— Start —
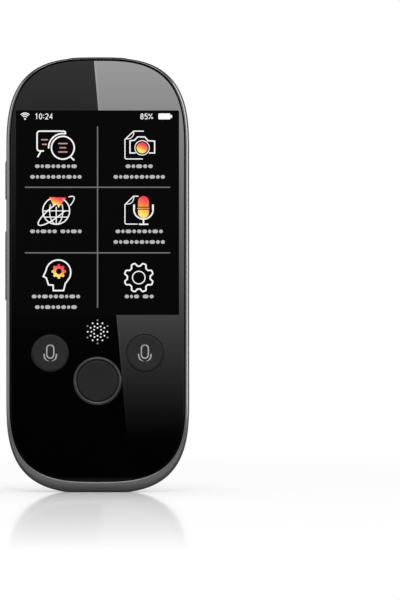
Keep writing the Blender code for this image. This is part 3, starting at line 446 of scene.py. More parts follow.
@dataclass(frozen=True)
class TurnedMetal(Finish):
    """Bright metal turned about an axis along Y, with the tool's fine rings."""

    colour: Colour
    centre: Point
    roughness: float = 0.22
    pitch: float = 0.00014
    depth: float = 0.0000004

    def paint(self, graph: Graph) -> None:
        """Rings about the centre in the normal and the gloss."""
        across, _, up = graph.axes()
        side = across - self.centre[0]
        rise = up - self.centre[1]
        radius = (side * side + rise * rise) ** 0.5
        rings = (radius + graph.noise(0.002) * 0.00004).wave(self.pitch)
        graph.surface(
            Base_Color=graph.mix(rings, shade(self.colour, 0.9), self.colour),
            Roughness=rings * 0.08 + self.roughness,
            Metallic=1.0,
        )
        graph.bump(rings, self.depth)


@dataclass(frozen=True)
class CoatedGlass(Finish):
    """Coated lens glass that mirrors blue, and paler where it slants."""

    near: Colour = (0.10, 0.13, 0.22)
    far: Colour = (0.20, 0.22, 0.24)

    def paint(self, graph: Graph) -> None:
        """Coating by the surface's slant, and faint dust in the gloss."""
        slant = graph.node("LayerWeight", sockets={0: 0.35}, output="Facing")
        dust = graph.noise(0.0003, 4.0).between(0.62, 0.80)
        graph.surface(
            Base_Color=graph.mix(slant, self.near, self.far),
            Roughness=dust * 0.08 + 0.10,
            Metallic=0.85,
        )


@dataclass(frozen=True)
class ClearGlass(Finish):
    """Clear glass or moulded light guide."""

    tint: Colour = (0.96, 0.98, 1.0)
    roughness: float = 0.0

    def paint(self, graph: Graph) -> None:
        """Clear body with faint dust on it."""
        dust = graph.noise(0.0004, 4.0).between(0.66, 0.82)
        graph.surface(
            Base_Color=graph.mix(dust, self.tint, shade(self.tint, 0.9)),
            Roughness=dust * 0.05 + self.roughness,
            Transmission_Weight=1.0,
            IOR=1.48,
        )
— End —
**What you have to do:** Copy out only the lines running from the beginning of the data to the line with "metal turned about", both ends included.

**Answer to the task:**
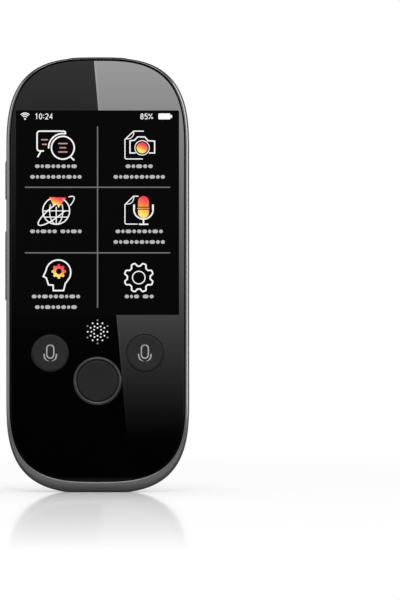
Keep writing the Blender code for this image. This is part 3, starting at line 446 of scene.py. More parts follow.
@dataclass(frozen=True)
class TurnedMetal(Finish):
    """Bright metal turned about an axis along Y, with the tool's fine rings."""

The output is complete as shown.